Gathering All Federal And Private Loan Documentation
The federal government maintains a centralized database where you can retrieve the specific details of your subsidized and unsubsidized Direct Loans. You need to log into the Federal Student Aid portal immediately to extract your master promissory notes, examine your assigned loan servicers, and calculate the exact principal balances you currently owe to the Department of Education. Private student loans require an entirely separate investigation because they do not appear in the federal registry. You must review your credit reports from the major bureaus to identify any private educational lending products you acquired during your freshman or sophomore years when federal aid proved insufficient to cover your university billing statements.
The Psychological Weight Of Looming Repayment
The transition from a structured academic environment to the open market of professional employment carries enough inherent stress without the added pressure of a massive monthly debt obligation. New graduates frequently experience a profound sense of paralysis when they calculate their projected monthly loan payments against the reality of starting salaries in their chosen industries. This mathematical mismatch breeds resentment toward the educational system and frequently leads to poor impulsive financial decisions aimed at finding quick relief. You must recognize this emotional volatility as a standard phase of the graduation process and counter it with cold, rational spreadsheet planning.
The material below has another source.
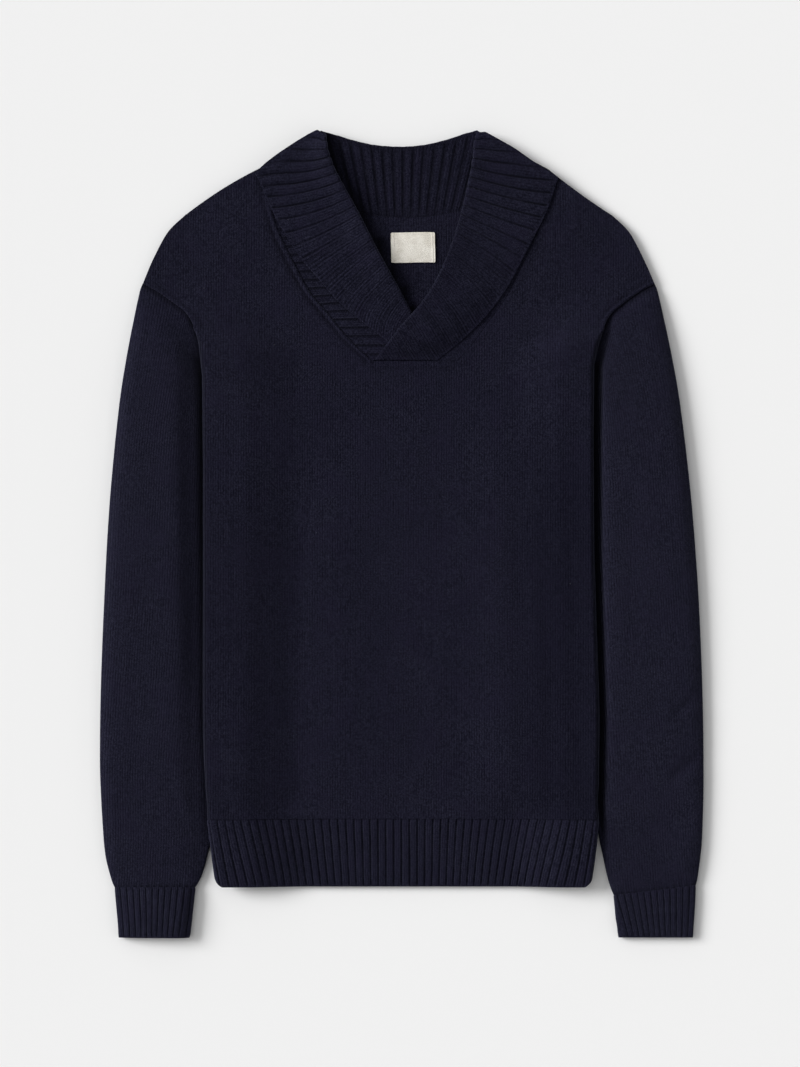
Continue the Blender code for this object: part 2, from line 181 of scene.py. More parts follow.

Transitioning From Student Life To Financial Reality
Living on borrowed money creates artificial lifestyle expectations that must be aggressively dismantled the moment you lose your student status. The refund checks that previously funded your off campus apartment or your weekend entertainment budget represent borrowed principal that is now generating daily interest charges against your future earnings. Transitioning into the professional world demands a radical shift in perspective where you view every dollar spent on luxury items as a dollar stolen from your future financial freedom. You must mentally prepare yourself to live well below your new entry level income to redirect maximum capital toward debt elimination.
Immediate Actions For Your Final College Semester
The final months of your senior year offer a vital window of opportunity to organize your financial architecture before the protective status of your in school deferment formally expires. Procrastination during this specific period guarantees a chaotic and highly stressful experience when multiple lenders simultaneously begin demanding their scheduled payments six months after graduation. You have the power to seize control of the narrative by utilizing your remaining time on campus to establish a rigid operational framework for the upcoming repayment phase. Action cures anxiety.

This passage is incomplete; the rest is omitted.